(CAD and scene scripts)
* * * *

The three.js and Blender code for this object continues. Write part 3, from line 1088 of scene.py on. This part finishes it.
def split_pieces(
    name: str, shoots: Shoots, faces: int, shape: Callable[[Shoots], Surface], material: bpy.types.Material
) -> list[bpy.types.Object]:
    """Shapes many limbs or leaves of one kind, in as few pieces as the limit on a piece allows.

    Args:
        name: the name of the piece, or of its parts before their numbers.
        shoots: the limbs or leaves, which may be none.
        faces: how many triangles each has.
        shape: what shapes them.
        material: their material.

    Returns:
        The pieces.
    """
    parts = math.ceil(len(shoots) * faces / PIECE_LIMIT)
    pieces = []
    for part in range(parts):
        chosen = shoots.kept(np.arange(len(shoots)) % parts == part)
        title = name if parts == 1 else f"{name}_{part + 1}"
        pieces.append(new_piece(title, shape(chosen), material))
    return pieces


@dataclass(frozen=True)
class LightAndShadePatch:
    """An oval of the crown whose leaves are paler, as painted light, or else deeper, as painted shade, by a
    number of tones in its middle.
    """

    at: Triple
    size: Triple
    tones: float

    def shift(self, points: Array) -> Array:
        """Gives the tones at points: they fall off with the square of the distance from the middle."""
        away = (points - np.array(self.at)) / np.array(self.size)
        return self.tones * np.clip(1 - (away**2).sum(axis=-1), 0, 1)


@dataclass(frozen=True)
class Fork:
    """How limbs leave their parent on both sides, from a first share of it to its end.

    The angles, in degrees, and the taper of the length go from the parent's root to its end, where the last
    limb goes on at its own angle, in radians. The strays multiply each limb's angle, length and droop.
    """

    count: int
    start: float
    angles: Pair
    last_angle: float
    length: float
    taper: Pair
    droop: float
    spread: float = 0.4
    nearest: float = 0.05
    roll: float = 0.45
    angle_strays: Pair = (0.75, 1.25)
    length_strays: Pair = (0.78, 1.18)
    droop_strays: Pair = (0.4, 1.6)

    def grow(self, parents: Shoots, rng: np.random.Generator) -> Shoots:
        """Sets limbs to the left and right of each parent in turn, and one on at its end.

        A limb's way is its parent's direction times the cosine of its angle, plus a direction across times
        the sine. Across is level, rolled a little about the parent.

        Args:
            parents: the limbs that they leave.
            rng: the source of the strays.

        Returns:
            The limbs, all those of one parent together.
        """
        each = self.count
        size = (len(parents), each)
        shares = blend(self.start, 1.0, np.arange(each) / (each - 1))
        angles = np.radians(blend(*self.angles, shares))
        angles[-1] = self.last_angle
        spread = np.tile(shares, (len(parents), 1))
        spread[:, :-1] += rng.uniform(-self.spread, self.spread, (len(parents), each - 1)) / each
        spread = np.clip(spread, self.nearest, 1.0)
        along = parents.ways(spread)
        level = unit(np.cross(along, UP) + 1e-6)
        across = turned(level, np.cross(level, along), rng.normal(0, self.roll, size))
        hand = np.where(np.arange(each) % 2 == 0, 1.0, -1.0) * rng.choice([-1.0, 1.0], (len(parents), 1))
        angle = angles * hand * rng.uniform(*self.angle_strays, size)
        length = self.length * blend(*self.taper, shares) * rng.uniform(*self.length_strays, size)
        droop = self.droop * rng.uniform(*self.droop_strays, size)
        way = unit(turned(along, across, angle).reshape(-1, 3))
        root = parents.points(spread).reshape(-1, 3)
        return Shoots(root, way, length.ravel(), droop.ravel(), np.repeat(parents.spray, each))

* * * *

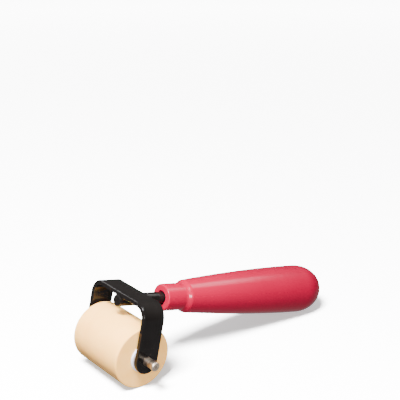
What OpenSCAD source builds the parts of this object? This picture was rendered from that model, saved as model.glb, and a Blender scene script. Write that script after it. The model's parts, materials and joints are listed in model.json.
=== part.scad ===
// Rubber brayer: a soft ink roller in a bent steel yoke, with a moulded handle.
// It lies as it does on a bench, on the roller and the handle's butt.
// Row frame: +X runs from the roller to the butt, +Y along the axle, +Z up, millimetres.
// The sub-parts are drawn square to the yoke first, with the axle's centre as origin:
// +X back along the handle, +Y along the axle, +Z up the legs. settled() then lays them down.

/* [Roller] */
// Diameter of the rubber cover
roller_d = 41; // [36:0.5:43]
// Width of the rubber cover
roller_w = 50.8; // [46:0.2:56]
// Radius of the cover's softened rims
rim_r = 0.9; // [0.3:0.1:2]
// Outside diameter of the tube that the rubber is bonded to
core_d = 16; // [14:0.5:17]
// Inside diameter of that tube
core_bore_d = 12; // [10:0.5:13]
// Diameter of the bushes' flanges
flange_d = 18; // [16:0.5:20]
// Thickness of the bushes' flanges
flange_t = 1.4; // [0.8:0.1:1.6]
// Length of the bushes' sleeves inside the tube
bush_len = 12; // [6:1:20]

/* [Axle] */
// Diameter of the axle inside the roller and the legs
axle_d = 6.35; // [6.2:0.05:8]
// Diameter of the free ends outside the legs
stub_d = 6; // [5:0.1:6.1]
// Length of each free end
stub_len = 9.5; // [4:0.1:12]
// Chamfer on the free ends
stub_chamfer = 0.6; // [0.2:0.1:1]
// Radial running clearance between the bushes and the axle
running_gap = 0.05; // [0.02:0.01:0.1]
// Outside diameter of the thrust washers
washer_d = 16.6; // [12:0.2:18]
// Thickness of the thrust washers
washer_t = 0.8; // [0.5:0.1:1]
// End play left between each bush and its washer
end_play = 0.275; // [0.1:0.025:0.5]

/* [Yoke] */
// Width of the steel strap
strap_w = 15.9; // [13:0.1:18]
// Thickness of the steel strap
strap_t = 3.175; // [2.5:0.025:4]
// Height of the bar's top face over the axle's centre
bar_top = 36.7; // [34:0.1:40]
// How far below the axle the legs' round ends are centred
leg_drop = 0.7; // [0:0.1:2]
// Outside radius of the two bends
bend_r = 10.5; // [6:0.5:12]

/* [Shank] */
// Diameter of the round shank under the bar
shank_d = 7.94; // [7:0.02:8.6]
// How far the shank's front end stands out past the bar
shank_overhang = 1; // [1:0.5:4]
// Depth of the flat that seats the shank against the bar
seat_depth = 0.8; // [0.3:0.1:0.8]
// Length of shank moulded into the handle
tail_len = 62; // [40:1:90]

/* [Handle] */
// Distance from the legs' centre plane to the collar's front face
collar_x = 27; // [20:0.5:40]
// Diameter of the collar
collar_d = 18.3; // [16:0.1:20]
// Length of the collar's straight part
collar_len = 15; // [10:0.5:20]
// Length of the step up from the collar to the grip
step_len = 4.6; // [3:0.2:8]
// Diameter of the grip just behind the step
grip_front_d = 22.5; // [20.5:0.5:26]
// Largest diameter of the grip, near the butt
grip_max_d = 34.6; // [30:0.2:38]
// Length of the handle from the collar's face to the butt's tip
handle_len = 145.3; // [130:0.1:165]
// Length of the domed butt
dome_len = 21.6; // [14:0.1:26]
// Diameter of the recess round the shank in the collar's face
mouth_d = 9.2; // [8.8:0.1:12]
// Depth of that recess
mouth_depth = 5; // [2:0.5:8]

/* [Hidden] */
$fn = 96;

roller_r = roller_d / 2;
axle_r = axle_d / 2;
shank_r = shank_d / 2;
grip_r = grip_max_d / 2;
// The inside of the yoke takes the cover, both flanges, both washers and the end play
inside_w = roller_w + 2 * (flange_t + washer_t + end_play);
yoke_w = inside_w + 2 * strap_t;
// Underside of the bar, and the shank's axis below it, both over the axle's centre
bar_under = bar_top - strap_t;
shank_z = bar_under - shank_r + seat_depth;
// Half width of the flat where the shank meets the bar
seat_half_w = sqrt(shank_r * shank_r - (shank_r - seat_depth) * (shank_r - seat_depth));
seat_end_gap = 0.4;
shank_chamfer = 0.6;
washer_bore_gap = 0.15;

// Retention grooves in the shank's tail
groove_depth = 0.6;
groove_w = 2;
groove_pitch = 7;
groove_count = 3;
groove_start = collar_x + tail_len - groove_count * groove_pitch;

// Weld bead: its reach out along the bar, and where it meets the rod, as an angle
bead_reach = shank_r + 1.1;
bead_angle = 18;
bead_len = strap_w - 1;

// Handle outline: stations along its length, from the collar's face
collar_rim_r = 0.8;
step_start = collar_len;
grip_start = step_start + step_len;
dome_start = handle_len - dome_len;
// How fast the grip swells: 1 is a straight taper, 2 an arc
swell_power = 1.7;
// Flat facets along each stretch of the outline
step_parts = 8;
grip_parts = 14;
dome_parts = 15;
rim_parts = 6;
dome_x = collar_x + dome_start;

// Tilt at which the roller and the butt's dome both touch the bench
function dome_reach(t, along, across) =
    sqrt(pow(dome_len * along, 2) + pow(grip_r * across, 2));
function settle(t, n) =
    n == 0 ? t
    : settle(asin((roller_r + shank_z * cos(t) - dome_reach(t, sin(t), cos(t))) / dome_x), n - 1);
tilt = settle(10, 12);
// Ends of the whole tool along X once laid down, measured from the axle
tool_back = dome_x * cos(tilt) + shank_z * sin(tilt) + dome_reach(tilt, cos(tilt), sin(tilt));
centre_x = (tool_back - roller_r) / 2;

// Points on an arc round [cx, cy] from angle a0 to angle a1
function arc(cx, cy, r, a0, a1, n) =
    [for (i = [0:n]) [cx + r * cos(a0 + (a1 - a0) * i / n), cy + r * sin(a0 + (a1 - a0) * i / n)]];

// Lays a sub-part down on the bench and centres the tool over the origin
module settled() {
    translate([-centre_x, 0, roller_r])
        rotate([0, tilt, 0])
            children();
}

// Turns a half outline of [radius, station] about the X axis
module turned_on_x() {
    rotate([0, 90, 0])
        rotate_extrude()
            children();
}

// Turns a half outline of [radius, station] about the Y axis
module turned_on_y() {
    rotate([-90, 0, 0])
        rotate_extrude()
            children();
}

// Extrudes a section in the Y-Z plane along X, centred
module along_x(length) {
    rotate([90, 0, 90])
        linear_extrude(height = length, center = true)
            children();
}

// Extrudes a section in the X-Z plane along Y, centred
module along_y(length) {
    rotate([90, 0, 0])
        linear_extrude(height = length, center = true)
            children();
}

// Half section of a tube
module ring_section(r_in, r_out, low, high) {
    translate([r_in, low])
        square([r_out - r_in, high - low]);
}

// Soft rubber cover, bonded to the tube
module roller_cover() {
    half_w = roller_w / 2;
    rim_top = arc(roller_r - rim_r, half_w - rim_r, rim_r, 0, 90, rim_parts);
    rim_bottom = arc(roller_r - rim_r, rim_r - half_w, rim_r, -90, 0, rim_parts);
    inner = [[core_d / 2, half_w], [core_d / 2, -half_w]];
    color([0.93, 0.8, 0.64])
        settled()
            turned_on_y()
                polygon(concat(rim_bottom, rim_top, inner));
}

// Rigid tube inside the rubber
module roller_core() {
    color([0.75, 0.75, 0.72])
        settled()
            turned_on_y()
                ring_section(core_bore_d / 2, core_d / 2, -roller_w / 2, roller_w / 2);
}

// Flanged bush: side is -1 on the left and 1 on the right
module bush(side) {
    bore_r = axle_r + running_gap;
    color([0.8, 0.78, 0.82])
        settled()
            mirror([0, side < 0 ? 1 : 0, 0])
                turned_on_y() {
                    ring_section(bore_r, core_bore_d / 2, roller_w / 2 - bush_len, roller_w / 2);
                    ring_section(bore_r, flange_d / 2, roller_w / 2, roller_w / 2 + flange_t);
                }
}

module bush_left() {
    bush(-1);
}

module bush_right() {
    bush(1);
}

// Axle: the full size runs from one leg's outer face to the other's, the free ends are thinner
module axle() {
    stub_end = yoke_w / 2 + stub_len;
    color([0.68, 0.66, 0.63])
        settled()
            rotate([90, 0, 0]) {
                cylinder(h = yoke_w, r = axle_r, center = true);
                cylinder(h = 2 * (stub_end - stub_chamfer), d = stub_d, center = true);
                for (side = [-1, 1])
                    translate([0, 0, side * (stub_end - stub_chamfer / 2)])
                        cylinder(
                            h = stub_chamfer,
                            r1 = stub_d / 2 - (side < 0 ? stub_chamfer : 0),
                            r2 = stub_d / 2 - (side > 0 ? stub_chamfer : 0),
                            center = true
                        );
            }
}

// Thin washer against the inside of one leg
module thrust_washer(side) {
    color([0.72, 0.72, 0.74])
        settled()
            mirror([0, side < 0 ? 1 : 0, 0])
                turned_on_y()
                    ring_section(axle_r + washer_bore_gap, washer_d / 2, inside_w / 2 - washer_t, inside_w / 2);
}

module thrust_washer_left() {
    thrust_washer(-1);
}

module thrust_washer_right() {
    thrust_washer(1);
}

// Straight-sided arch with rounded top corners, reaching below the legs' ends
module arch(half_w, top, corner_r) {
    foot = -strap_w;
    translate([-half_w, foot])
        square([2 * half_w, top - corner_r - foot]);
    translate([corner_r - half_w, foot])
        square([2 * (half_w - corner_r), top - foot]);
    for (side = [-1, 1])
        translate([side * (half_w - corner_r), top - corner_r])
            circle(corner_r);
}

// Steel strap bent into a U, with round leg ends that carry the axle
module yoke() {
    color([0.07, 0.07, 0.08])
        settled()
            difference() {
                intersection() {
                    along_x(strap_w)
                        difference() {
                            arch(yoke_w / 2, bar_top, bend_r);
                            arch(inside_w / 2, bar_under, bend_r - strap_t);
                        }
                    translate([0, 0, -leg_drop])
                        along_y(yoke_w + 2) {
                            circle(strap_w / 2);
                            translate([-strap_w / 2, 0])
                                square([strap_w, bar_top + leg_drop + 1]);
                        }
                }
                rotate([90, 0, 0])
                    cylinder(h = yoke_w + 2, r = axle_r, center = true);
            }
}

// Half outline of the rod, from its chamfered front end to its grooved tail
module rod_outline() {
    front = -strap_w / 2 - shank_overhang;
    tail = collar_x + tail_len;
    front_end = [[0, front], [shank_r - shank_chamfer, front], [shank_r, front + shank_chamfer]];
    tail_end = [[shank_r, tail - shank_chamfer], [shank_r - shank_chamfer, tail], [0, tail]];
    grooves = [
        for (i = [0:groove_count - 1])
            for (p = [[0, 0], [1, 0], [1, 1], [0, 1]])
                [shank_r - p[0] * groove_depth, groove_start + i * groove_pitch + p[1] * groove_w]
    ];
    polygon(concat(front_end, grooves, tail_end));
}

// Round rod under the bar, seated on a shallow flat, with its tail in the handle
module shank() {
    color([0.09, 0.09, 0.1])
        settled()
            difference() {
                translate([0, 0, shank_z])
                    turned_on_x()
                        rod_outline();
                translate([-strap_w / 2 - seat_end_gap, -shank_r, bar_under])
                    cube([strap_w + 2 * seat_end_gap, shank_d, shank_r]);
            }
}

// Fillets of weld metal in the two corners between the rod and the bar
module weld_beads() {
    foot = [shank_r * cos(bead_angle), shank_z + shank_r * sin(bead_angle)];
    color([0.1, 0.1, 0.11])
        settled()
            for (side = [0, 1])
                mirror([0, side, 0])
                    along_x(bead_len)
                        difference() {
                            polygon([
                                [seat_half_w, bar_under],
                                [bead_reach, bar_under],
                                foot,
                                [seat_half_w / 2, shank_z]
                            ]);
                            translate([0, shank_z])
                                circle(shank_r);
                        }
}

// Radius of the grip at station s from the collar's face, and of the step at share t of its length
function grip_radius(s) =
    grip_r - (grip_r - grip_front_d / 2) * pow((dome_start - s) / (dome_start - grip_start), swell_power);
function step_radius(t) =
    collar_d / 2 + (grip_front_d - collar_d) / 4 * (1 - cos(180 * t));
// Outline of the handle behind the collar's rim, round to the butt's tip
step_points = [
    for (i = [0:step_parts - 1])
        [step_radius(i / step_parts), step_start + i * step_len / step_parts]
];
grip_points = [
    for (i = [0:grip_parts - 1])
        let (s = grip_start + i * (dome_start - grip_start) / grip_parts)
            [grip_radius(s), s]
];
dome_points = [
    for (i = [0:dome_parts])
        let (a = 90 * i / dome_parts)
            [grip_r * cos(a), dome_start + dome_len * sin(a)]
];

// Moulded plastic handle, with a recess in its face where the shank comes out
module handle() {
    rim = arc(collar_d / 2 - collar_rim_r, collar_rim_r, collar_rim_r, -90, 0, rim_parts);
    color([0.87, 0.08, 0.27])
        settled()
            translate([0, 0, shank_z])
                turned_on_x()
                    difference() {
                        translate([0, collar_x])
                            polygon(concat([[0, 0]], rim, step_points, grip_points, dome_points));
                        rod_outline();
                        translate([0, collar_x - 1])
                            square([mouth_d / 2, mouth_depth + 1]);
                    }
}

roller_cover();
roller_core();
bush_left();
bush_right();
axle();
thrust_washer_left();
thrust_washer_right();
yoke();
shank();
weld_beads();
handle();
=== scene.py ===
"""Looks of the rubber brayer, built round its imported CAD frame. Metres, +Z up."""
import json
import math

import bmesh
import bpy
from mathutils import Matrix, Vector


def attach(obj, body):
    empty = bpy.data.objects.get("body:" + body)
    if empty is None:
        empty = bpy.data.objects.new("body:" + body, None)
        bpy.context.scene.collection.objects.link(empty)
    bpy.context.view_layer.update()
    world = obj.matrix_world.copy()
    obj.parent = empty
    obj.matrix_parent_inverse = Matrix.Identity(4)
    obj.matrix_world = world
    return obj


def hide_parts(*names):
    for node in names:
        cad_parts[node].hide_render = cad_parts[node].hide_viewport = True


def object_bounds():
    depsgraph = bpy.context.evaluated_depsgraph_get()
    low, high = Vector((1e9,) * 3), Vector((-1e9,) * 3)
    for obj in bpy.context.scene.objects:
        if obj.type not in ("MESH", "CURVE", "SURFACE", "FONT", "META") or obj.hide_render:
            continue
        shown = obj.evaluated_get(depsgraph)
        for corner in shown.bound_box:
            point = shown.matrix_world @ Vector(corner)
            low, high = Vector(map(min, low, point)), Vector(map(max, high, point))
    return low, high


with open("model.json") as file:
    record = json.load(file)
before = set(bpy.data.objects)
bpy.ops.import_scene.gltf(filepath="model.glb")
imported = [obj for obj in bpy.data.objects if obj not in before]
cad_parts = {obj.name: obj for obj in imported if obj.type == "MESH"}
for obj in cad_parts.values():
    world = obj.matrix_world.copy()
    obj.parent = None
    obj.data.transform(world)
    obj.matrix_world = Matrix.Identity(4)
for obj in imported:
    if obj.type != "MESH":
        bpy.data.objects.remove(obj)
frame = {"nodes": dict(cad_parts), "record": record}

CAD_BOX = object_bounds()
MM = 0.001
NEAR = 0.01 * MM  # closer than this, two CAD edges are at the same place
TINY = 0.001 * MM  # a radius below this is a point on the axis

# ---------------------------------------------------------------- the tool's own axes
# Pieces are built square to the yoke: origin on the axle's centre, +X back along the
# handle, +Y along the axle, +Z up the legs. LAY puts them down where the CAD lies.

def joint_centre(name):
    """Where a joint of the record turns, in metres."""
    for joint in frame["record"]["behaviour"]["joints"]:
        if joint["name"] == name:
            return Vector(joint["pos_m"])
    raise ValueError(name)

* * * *

AIM OF THE TASK> Give back, exactly as written, each line from the one that contains "shank comes out" through the one that contains "return low, high".

COMPLETE ANSWER>
// Moulded plastic handle, with a recess in its face where the shank comes out
module handle() {
    rim = arc(collar_d / 2 - collar_rim_r, collar_rim_r, collar_rim_r, -90, 0, rim_parts);
    color([0.87, 0.08, 0.27])
        settled()
            translate([0, 0, shank_z])
                turned_on_x()
                    difference() {
                        translate([0, collar_x])
                            polygon(concat([[0, 0]], rim, step_points, grip_points, dome_points));
                        rod_outline();
                        translate([0, collar_x - 1])
                            square([mouth_d / 2, mouth_depth + 1]);
                    }
}

roller_cover();
roller_core();
bush_left();
bush_right();
axle();
thrust_washer_left();
thrust_washer_right();
yoke();
shank();
weld_beads();
handle();
=== scene.py ===
"""Looks of the rubber brayer, built round its imported CAD frame. Metres, +Z up."""
import json
import math

import bmesh
import bpy
from mathutils import Matrix, Vector


def attach(obj, body):
    empty = bpy.data.objects.get("body:" + body)
    if empty is None:
        empty = bpy.data.objects.new("body:" + body, None)
        bpy.context.scene.collection.objects.link(empty)
    bpy.context.view_layer.update()
    world = obj.matrix_world.copy()
    obj.parent = empty
    obj.matrix_parent_inverse = Matrix.Identity(4)
    obj.matrix_world = world
    return obj


def hide_parts(*names):
    for node in names:
        cad_parts[node].hide_render = cad_parts[node].hide_viewport = True


def object_bounds():
    depsgraph = bpy.context.evaluated_depsgraph_get()
    low, high = Vector((1e9,) * 3), Vector((-1e9,) * 3)
    for obj in bpy.context.scene.objects:
        if obj.type not in ("MESH", "CURVE", "SURFACE", "FONT", "META") or obj.hide_render:
            continue
        shown = obj.evaluated_get(depsgraph)
        for corner in shown.bound_box:
            point = shown.matrix_world @ Vector(corner)
            low, high = Vector(map(min, low, point)), Vector(map(max, high, point))
    return low, high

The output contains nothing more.